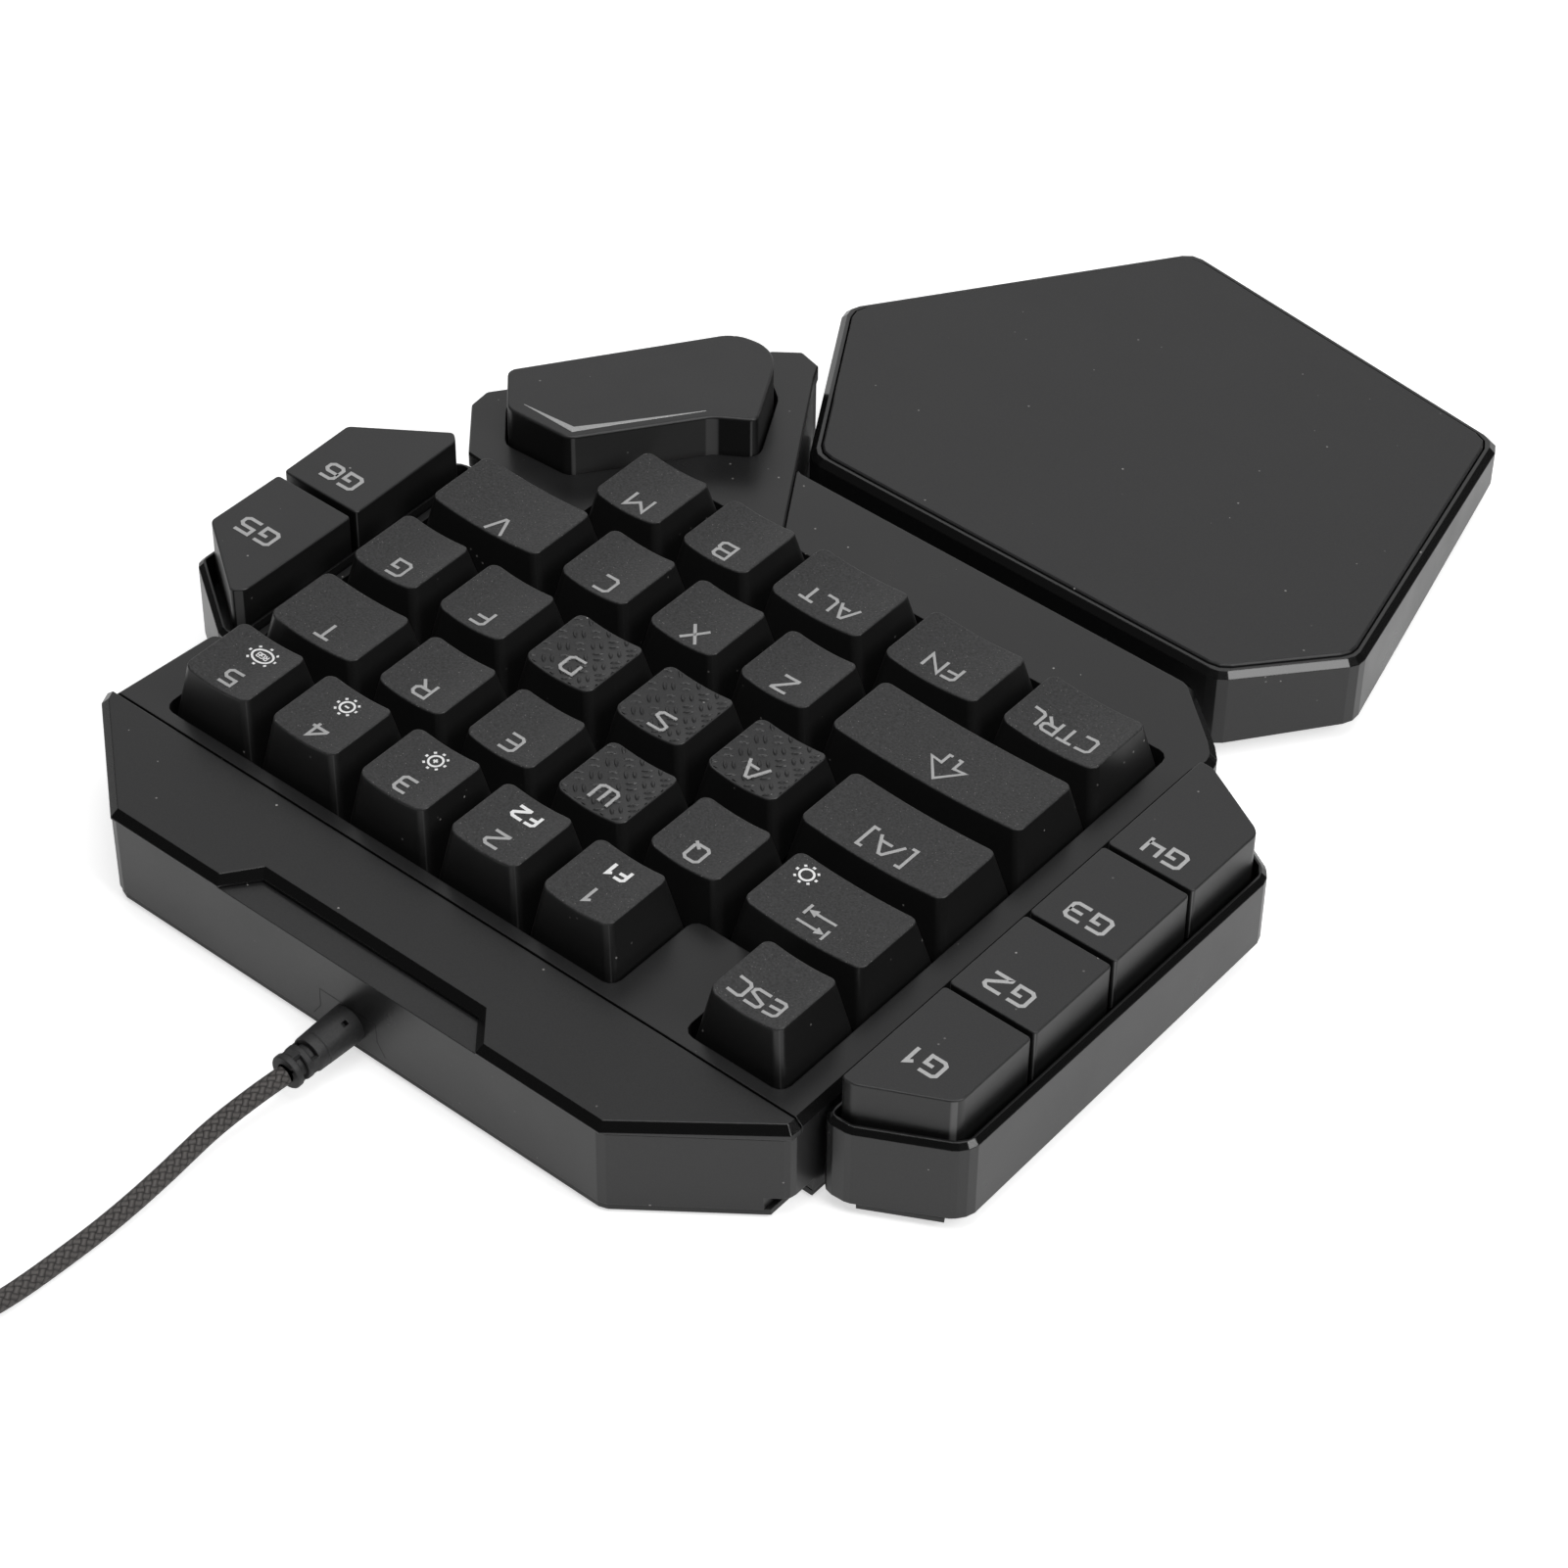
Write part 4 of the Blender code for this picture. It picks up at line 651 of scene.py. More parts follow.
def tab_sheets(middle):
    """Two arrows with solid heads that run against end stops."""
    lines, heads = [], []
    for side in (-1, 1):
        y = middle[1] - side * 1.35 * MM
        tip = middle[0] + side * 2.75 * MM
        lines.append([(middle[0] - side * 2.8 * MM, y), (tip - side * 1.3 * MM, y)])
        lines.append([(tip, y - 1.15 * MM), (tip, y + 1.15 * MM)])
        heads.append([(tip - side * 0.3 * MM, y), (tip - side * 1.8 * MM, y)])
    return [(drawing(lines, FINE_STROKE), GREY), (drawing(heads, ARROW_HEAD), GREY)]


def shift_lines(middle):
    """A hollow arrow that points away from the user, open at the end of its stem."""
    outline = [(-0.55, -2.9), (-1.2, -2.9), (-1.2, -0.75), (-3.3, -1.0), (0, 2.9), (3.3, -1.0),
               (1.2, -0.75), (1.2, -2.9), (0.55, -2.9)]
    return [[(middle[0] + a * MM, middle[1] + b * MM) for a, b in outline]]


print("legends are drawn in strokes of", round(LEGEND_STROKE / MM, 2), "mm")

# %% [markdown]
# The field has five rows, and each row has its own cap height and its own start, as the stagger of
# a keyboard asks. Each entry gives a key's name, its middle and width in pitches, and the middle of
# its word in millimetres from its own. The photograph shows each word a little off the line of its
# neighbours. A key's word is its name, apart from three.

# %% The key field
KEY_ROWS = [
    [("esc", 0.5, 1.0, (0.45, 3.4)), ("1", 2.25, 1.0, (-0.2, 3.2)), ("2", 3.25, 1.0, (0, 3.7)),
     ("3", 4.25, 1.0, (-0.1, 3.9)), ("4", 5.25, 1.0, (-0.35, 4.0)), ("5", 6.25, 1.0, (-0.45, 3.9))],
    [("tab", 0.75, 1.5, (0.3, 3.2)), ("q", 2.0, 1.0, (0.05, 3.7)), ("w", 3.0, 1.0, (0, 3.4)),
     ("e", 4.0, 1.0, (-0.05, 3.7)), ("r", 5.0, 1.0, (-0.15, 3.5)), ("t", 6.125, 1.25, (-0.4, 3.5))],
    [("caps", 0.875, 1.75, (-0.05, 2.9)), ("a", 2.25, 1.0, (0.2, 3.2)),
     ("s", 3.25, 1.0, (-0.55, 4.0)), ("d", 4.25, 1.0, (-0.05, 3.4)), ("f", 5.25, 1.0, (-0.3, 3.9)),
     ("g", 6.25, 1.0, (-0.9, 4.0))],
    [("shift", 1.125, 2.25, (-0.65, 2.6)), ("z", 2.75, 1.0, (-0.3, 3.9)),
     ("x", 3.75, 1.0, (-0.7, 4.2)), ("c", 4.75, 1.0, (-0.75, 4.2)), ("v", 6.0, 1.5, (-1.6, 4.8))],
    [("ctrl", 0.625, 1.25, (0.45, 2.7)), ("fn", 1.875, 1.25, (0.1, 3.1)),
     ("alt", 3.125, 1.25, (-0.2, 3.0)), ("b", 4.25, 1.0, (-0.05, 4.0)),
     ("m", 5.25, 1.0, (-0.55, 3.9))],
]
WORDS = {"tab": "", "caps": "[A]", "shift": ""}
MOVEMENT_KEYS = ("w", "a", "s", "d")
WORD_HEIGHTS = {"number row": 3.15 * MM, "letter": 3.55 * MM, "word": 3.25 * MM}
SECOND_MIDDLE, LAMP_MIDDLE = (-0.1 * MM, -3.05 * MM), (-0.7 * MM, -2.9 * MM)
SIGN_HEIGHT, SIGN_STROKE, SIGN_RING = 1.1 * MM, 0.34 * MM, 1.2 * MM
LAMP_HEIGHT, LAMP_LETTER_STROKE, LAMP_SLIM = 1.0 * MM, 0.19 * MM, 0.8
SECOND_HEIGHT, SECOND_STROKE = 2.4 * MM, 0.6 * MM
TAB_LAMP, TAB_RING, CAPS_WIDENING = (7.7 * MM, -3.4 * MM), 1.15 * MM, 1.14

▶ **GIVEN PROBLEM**
Quote each line above in full, word for word.

▶ **OUTPUT**
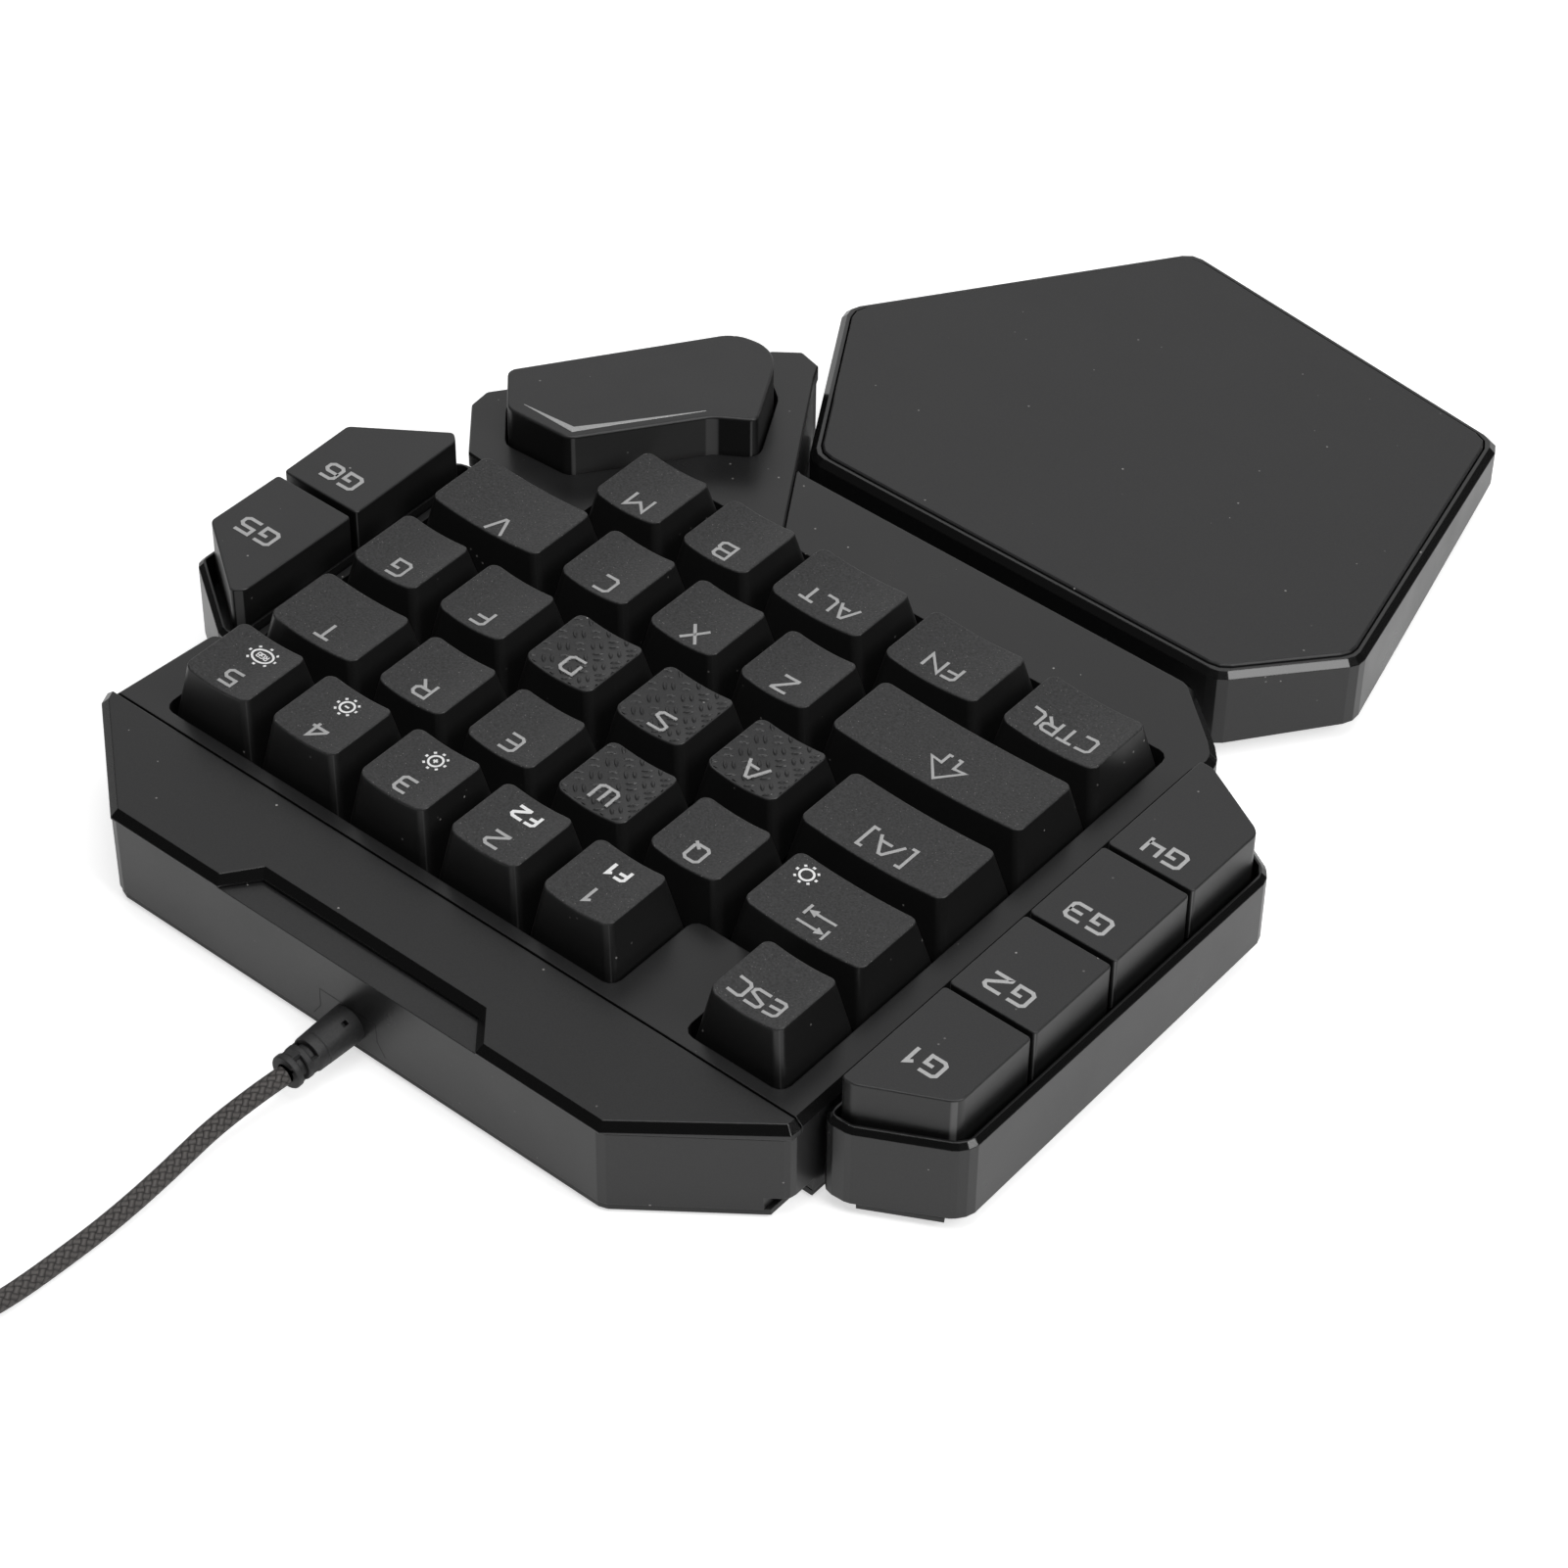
Write part 4 of the Blender code for this picture. It picks up at line 651 of scene.py. More parts follow.
def tab_sheets(middle):
    """Two arrows with solid heads that run against end stops."""
    lines, heads = [], []
    for side in (-1, 1):
        y = middle[1] - side * 1.35 * MM
        tip = middle[0] + side * 2.75 * MM
        lines.append([(middle[0] - side * 2.8 * MM, y), (tip - side * 1.3 * MM, y)])
        lines.append([(tip, y - 1.15 * MM), (tip, y + 1.15 * MM)])
        heads.append([(tip - side * 0.3 * MM, y), (tip - side * 1.8 * MM, y)])
    return [(drawing(lines, FINE_STROKE), GREY), (drawing(heads, ARROW_HEAD), GREY)]


def shift_lines(middle):
    """A hollow arrow that points away from the user, open at the end of its stem."""
    outline = [(-0.55, -2.9), (-1.2, -2.9), (-1.2, -0.75), (-3.3, -1.0), (0, 2.9), (3.3, -1.0),
               (1.2, -0.75), (1.2, -2.9), (0.55, -2.9)]
    return [[(middle[0] + a * MM, middle[1] + b * MM) for a, b in outline]]


print("legends are drawn in strokes of", round(LEGEND_STROKE / MM, 2), "mm")

# %% [markdown]
# The field has five rows, and each row has its own cap height and its own start, as the stagger of
# a keyboard asks. Each entry gives a key's name, its middle and width in pitches, and the middle of
# its word in millimetres from its own. The photograph shows each word a little off the line of its
# neighbours. A key's word is its name, apart from three.

# %% The key field
KEY_ROWS = [
    [("esc", 0.5, 1.0, (0.45, 3.4)), ("1", 2.25, 1.0, (-0.2, 3.2)), ("2", 3.25, 1.0, (0, 3.7)),
     ("3", 4.25, 1.0, (-0.1, 3.9)), ("4", 5.25, 1.0, (-0.35, 4.0)), ("5", 6.25, 1.0, (-0.45, 3.9))],
    [("tab", 0.75, 1.5, (0.3, 3.2)), ("q", 2.0, 1.0, (0.05, 3.7)), ("w", 3.0, 1.0, (0, 3.4)),
     ("e", 4.0, 1.0, (-0.05, 3.7)), ("r", 5.0, 1.0, (-0.15, 3.5)), ("t", 6.125, 1.25, (-0.4, 3.5))],
    [("caps", 0.875, 1.75, (-0.05, 2.9)), ("a", 2.25, 1.0, (0.2, 3.2)),
     ("s", 3.25, 1.0, (-0.55, 4.0)), ("d", 4.25, 1.0, (-0.05, 3.4)), ("f", 5.25, 1.0, (-0.3, 3.9)),
     ("g", 6.25, 1.0, (-0.9, 4.0))],
    [("shift", 1.125, 2.25, (-0.65, 2.6)), ("z", 2.75, 1.0, (-0.3, 3.9)),
     ("x", 3.75, 1.0, (-0.7, 4.2)), ("c", 4.75, 1.0, (-0.75, 4.2)), ("v", 6.0, 1.5, (-1.6, 4.8))],
    [("ctrl", 0.625, 1.25, (0.45, 2.7)), ("fn", 1.875, 1.25, (0.1, 3.1)),
     ("alt", 3.125, 1.25, (-0.2, 3.0)), ("b", 4.25, 1.0, (-0.05, 4.0)),
     ("m", 5.25, 1.0, (-0.55, 3.9))],
]
WORDS = {"tab": "", "caps": "[A]", "shift": ""}
MOVEMENT_KEYS = ("w", "a", "s", "d")
WORD_HEIGHTS = {"number row": 3.15 * MM, "letter": 3.55 * MM, "word": 3.25 * MM}
SECOND_MIDDLE, LAMP_MIDDLE = (-0.1 * MM, -3.05 * MM), (-0.7 * MM, -2.9 * MM)
SIGN_HEIGHT, SIGN_STROKE, SIGN_RING = 1.1 * MM, 0.34 * MM, 1.2 * MM
LAMP_HEIGHT, LAMP_LETTER_STROKE, LAMP_SLIM = 1.0 * MM, 0.19 * MM, 0.8
SECOND_HEIGHT, SECOND_STROKE = 2.4 * MM, 0.6 * MM
TAB_LAMP, TAB_RING, CAPS_WIDENING = (7.7 * MM, -3.4 * MM), 1.15 * MM, 1.14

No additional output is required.